Contrast this with Bride and Prejudice, which in title advertises its connection to the original, but similarly highlights its difference in setting, culture, and even genre convention (by injecting Bollywood-esque musical sequences). These differences are refracted throughout the entirety of the work, and manage to alter all of the significant characters and sequences of the novel. Darcy’s “pride” here is that of national chauvinism and racism. The purported settling represented in Collins’ character offers a promise of a green card in the US. Bride and Prejudice ends up being revisionist/revisionist in the way the previous two works aren’t.
What does all of this have to do with Sense and Sensibility? I focused on the prior three because they’ve all prompted analysis regarding their revisionism. And it’s helpful to position these prior works against the Sense and Sensibility adaptations I watched, because those three films I’d consider as having revisionist internal stances. Kandukondain Kandukondain (கண்டுகொண்டேன் கண்டுகொண்டேன்) is perhaps the best work to start with, because its musical sequences are an amplification of what’s subtly present in the 1995 and 2008 versions: a revisionist, unironic, sympathetic portrayal of Marianne’s romanticism and sensibility.
These musical sequences are the kind of exaggerated flights of fancy that Austen’s narrator mocks Marianne for. They also prominently feature Meena, the Marianne analog, which refocuses the film in her worldview, rather than the analog of the novel’s protagonist. The 1995 adaptation does this as well. Julian North, in Conservative Austen, Radical Austen3, details how Marianne’s perspective is granted greater privilege than in the novel, and much of the presentation of formerly neutral events is now steeped in her ideology. As an example, only in the adaptations is Colonel Brandon a romantic hero, rather than a practical choice and steadfast companion. If the books pit the two ideologies against one another, with Elinor the broad (though not complete) victor, the films clearly side with Marianne, upending the central premise of the novel.
Catherine Grant, in that same piece about Beau Travail, introduces the notion of a “knowing spectator” who’s aware of the original work, and can identify the quotations of the original in the adaptation. In the case of works of dissonant reverence, I’m more interested in the unknowing spectator. For works that are outwardly ambivalent, the unknowing spectator won’t recognize that it’s an adaptation at all. A knowing spectator can see Emma Whitehouse in Clueless’s Cher, but the unknowing won’t know to even look for it. For works that are outwardly revisionist, like Fire Island, the unknowing spectator will likely understand that the adaptation is taking liberties.

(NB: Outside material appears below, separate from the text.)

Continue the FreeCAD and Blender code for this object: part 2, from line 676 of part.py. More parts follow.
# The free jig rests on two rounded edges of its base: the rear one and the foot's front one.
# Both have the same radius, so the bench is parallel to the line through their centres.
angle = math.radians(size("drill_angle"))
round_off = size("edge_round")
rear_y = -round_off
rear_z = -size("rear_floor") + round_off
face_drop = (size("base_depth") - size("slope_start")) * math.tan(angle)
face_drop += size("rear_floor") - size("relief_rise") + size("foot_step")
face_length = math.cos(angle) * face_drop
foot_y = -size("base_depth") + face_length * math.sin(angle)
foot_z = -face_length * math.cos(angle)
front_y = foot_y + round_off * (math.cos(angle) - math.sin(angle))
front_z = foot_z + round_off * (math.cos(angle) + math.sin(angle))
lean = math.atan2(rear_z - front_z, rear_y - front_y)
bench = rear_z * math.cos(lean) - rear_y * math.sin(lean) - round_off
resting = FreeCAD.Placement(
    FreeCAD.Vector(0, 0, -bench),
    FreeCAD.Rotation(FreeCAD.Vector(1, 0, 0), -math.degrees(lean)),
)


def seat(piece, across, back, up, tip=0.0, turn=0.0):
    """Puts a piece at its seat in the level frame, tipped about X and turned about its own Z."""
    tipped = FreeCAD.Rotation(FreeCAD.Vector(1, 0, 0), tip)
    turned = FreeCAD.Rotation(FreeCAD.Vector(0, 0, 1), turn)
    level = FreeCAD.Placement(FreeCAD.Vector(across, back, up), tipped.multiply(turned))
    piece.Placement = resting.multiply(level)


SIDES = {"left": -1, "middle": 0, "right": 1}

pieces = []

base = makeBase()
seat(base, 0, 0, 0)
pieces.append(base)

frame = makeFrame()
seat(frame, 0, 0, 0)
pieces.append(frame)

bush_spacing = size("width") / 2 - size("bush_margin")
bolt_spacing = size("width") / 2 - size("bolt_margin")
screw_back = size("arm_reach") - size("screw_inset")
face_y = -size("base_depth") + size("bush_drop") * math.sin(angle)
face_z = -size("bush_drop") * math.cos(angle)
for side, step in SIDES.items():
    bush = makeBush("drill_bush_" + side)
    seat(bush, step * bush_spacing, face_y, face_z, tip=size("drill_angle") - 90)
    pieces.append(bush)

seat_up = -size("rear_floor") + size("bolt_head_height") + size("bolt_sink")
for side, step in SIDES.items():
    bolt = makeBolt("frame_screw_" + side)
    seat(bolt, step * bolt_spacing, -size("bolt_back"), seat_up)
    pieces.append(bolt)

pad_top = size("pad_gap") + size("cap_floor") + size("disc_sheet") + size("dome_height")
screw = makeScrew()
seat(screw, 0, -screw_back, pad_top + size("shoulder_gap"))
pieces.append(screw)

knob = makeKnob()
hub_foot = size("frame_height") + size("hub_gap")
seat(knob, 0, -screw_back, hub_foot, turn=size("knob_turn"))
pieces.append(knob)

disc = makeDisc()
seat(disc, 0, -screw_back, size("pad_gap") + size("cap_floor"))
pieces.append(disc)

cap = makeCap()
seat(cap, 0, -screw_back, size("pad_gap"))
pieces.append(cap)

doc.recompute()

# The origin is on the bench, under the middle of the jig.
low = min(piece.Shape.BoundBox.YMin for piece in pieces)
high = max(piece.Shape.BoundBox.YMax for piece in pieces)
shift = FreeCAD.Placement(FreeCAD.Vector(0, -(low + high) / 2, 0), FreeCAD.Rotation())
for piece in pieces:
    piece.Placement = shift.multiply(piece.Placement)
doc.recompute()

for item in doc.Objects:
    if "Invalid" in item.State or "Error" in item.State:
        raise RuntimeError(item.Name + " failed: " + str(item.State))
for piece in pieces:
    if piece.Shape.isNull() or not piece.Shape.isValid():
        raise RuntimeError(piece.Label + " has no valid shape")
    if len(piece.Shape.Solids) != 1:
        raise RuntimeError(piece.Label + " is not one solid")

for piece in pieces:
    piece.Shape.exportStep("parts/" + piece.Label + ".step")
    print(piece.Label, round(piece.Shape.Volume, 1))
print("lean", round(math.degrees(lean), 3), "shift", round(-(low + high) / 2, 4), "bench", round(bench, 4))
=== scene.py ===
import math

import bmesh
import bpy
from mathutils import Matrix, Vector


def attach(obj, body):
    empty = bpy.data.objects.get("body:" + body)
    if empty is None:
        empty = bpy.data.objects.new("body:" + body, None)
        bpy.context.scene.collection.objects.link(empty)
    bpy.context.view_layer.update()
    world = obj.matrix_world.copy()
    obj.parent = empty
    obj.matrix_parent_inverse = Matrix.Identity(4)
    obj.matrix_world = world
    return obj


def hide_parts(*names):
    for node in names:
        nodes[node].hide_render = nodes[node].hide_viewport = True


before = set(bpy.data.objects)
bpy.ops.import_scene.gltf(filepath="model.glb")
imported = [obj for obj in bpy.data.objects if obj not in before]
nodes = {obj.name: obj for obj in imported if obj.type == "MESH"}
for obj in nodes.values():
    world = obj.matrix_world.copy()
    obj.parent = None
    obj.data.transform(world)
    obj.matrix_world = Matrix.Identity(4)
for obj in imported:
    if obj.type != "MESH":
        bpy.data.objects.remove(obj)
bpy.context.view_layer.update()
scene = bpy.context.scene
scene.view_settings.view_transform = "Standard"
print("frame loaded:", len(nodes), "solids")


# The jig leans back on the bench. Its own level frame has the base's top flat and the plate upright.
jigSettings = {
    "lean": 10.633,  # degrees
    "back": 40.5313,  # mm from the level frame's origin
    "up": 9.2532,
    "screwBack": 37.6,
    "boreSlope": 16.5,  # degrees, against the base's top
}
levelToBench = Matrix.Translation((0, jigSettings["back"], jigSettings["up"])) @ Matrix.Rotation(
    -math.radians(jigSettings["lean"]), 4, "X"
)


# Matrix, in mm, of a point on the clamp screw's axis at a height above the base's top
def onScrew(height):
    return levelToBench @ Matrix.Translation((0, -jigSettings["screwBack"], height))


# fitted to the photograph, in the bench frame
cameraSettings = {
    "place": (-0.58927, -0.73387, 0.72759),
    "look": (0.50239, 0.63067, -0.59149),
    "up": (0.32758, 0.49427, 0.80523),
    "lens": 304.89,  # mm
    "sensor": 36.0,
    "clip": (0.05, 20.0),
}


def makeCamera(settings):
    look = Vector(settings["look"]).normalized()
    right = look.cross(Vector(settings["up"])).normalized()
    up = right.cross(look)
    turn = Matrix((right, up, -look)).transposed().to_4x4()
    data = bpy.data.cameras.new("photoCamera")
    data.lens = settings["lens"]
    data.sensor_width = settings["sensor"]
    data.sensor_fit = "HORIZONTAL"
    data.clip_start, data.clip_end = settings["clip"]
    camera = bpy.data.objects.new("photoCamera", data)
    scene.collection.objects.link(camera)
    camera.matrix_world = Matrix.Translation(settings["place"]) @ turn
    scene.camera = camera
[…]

For works that are outwardly reverent, performing fidelity in all the ways we tend to expect (period, costume, speech), the unknowing spectator will likely take it at its word. This dynamic allows for covert revisionism. In a world where screen adaptations have greater cultural familiarity than their source novels, these covert revisions can supplant the essence of the broader “culture-text”4, our collective understanding of a piece of art.

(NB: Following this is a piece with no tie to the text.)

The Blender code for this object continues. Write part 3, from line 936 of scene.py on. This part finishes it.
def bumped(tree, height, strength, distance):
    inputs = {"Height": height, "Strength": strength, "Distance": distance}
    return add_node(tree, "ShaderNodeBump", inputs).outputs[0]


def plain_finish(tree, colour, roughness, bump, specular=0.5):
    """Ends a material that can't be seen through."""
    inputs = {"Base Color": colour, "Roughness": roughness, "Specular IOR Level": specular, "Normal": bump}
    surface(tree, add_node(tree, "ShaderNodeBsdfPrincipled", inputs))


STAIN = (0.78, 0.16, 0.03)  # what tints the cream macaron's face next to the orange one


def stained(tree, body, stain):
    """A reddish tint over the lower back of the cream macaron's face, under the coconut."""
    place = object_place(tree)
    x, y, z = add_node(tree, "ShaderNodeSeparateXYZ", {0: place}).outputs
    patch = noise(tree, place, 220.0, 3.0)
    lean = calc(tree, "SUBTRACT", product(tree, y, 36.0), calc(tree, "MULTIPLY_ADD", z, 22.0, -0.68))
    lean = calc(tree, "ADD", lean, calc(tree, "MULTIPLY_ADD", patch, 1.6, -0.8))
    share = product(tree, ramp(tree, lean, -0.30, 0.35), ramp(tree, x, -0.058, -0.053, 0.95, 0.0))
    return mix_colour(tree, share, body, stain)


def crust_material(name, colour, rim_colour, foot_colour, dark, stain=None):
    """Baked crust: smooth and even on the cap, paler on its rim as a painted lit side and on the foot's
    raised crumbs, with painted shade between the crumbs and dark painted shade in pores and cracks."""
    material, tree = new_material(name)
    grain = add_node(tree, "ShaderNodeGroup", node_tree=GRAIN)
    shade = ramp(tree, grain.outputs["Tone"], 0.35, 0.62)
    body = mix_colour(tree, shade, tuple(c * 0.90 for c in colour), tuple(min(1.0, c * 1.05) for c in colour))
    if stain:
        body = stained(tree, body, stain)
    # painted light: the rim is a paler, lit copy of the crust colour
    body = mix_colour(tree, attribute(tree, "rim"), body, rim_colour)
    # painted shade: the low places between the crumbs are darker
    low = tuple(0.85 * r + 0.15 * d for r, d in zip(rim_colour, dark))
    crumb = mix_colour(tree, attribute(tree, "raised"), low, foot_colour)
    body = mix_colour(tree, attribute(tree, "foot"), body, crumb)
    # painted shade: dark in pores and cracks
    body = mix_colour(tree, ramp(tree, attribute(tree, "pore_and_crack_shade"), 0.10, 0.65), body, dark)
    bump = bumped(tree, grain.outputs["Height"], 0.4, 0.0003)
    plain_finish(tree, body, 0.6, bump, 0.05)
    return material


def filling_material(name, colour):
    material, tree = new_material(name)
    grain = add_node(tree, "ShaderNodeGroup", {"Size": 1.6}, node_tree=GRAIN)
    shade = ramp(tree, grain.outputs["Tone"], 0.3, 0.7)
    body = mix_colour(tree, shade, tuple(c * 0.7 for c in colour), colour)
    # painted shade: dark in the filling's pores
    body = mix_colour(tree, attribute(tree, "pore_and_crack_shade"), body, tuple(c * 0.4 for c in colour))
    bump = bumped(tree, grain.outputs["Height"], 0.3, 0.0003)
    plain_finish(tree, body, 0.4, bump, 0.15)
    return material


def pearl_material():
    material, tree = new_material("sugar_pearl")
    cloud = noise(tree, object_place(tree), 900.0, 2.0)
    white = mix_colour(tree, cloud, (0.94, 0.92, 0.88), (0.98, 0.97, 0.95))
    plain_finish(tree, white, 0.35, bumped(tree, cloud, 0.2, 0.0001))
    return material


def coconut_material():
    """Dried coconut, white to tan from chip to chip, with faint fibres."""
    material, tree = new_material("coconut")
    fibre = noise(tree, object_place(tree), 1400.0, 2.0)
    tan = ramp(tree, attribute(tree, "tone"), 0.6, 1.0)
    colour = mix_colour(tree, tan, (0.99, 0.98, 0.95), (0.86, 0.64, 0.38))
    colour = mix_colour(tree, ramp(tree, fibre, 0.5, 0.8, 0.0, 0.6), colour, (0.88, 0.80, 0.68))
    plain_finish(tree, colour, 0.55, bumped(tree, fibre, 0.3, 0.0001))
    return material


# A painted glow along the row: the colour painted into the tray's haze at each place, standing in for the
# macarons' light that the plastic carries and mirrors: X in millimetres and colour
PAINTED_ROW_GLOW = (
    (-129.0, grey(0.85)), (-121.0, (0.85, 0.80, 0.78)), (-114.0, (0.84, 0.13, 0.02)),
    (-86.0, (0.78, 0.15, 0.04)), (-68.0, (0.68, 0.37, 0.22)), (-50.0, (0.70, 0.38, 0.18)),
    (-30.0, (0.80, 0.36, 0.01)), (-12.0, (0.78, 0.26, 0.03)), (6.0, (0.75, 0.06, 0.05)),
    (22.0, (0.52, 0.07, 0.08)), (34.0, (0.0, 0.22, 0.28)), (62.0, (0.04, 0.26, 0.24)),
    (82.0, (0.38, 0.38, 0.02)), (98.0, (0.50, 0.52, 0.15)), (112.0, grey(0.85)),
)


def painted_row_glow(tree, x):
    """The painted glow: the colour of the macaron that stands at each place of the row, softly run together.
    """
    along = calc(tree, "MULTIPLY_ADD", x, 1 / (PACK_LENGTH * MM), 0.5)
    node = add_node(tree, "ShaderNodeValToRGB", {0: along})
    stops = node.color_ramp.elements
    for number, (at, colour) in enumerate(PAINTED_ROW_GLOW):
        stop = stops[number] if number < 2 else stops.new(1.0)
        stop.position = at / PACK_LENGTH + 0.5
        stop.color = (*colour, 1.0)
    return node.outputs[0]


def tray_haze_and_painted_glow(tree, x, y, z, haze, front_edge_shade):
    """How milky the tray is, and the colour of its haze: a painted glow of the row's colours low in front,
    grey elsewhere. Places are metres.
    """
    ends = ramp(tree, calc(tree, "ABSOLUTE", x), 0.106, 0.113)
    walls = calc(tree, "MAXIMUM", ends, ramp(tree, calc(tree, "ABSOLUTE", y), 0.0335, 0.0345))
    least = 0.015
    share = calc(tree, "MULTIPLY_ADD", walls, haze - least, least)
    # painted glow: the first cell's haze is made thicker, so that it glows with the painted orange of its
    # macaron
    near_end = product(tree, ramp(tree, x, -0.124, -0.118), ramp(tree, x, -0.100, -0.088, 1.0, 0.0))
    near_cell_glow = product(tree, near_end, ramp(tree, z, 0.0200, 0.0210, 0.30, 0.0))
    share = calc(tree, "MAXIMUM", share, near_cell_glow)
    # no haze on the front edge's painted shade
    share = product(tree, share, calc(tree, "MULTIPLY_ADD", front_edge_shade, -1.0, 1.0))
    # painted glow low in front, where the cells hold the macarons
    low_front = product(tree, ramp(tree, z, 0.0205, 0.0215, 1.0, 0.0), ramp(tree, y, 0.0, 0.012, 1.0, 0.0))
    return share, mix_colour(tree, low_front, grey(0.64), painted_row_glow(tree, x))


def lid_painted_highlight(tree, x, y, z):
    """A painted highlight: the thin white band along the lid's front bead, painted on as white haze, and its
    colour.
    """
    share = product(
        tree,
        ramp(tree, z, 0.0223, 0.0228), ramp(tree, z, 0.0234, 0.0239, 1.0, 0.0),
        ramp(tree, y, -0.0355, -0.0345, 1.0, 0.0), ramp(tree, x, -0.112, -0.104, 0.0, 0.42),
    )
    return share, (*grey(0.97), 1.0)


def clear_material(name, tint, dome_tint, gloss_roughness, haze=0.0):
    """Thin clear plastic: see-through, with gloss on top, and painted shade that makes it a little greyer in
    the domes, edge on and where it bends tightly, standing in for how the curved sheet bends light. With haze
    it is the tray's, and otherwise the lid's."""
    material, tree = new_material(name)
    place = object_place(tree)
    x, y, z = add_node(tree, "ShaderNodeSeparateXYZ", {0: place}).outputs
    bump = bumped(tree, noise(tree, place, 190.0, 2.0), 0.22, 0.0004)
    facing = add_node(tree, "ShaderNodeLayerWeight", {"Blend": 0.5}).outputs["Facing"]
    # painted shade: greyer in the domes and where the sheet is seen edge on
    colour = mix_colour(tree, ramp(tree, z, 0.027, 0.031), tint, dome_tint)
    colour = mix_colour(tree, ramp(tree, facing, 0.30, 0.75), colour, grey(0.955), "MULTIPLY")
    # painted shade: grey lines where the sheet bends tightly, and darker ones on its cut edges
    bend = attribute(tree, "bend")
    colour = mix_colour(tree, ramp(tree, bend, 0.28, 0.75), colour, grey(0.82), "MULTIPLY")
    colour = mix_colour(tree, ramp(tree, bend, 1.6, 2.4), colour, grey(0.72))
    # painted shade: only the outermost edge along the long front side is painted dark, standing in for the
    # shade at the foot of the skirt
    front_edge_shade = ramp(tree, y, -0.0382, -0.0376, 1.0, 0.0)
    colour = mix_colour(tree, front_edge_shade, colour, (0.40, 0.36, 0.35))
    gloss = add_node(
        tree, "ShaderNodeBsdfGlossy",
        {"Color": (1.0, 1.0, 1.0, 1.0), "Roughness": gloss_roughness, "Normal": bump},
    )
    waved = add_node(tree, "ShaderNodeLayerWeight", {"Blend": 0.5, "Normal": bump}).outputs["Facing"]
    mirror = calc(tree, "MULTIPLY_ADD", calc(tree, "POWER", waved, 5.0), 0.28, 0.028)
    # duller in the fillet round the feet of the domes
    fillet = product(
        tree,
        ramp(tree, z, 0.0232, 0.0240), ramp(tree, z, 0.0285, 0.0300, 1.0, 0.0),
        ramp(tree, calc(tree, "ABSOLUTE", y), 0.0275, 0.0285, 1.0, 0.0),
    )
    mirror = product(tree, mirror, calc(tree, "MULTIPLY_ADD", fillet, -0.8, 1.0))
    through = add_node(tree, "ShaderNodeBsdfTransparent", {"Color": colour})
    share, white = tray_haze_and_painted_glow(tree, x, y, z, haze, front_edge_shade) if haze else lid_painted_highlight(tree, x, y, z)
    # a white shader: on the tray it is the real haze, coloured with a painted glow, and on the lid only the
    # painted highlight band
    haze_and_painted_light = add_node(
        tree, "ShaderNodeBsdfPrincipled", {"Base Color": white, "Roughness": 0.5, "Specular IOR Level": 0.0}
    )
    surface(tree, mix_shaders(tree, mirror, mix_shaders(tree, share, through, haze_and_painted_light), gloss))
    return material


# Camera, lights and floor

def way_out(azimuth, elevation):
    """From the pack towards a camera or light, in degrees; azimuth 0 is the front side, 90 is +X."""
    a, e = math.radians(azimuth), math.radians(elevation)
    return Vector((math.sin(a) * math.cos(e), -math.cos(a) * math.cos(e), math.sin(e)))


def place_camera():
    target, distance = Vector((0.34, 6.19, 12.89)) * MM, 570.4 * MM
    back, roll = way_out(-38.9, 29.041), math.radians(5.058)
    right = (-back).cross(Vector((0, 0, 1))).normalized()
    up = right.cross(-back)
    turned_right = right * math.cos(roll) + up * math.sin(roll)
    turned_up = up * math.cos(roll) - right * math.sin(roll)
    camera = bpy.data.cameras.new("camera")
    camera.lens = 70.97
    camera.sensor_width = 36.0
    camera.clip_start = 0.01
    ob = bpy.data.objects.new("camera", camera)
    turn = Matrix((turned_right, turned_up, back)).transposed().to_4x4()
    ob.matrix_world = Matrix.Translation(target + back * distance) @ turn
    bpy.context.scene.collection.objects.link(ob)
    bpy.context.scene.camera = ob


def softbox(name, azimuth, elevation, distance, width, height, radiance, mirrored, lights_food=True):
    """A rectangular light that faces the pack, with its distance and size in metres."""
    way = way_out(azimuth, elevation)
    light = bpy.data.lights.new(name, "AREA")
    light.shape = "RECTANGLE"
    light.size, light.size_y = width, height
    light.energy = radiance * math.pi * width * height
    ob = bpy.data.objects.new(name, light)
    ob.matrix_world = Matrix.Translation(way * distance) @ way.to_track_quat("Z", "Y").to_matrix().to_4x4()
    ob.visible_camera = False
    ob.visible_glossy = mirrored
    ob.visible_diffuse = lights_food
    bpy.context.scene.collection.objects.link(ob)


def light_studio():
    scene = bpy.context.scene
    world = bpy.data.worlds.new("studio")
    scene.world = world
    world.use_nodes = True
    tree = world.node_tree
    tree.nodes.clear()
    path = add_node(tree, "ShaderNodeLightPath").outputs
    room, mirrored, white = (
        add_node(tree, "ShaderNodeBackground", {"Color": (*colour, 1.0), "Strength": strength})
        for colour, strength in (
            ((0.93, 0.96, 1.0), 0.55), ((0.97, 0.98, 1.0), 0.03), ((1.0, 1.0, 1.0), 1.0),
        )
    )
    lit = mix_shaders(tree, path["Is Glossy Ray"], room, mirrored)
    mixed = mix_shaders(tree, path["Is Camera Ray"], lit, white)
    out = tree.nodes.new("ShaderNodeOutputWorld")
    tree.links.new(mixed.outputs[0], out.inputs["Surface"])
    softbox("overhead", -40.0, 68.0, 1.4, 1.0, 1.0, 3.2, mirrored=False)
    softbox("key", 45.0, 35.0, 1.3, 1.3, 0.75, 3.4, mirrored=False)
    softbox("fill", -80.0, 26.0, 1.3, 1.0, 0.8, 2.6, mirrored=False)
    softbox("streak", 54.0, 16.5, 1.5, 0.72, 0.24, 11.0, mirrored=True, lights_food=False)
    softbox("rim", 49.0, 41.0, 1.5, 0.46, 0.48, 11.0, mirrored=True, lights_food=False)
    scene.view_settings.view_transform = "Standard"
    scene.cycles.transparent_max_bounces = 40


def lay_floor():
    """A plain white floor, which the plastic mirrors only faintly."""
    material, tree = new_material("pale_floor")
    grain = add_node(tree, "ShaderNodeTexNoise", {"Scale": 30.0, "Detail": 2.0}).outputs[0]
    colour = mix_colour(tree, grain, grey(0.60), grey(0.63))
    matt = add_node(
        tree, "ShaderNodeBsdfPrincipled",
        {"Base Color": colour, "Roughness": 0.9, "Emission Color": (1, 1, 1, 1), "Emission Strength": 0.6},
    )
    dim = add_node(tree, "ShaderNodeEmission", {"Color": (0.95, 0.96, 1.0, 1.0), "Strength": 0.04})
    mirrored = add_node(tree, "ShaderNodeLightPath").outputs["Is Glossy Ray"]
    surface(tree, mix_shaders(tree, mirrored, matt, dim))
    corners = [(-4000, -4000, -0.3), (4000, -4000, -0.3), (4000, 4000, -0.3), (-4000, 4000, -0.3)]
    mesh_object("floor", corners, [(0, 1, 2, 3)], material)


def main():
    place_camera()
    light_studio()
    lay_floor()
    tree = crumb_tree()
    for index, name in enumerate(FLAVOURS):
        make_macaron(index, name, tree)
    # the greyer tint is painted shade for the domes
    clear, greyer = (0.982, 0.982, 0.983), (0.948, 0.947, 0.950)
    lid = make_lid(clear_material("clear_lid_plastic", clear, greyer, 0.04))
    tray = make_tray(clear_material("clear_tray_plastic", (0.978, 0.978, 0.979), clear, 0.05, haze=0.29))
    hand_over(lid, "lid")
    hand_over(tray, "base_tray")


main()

What motivates this covert revisionism? It’s here that I get stuck. Ultimately, there’s probably no deeper rationale than that these novels carry built-in audiences, and performing fidelity can be a way to persuade them to watch. There’s also likely a recognition that the world view seemingly espoused by Austen isn’t particularly appealing to modern audiences, necessitating a shift to the more compatible Marianne. It’s worth noting that this doesn’t happen uniformly to Austen’s works: Elizabeth Bennet, as written, is almost perfectly aligned with contemporary tastes.
Regardless of the rationale, there’s one consequence of interest. These adaptations stumble into an ongoing project to upgrade Austen’s contemporaneous progressivism regarding women’s rights and place in society into a 20th-, and now 21st-, century conception of feminist politics. This is captured in works like Jane Austen, the Secret Radical, or in the introduction to my borrowed copy of Sense and Sensibility (I’ve unfortunately lost my notes on the edition) where the editor debates Marilyn Butler, whose scholarship declared Austen a defender of English conservatism. These movies tell us that Austen was more like us than we might have imagined, stripping her of the geographic and historical context that gives her work flavor and power.
The biggest losers in this arrangement are the Charlotte Lucases of her writing. It’s easy, as a modern reader or viewer, to respond akin to Elizabeth at the news of Charlotte’s engagement. But Charlotte’s “settling” is supposed to mirror Elizabeth’s actions, as Charlotte is deftly managing the social structures she’s trapped within, the same kind that trap Elizabeth. But Elizabeth has on her side the momentum of being the main character, something nobody else can have. What Sense and Sensibility and Pride and Prejudice both recognize and emphasize is that the system of marriage is deeply intertwined with the various oppressive systems that restrain their characters. The protagonists’ marriages in these books couple mutual love with, importantly, a material boost away from precarity. The revisions, in pursuit of a purely romantic presentation of the marriage plot, lose those tensions that draw attention to these oppressive systems, and deprives the characters of opportunities to show resilience against them.
1 Grant, Catherine. “Recognizing Billy Budd In Beau Travail: Epistemology and Hermeneutics of An Auteurist ‘Free’ Adaptation”. Screen 43:1 Spring 2002
2 In many ways, I think the material of the film would have worked better as an Emma adaptation, given the better alignment of its primary characters.
3 North, Julian. “Conservative Austen, Radical Austen”. Adaptations 1999
4 I’m borrowing this term from Renata Kobetts Miller’s essay “Nineteenth-Century Theatrical Adaptations of Novels: The Paradox of Ephemerality” in The Oxford Handbook of Adaptation Studies, but it’s likely that this concept predates that usage.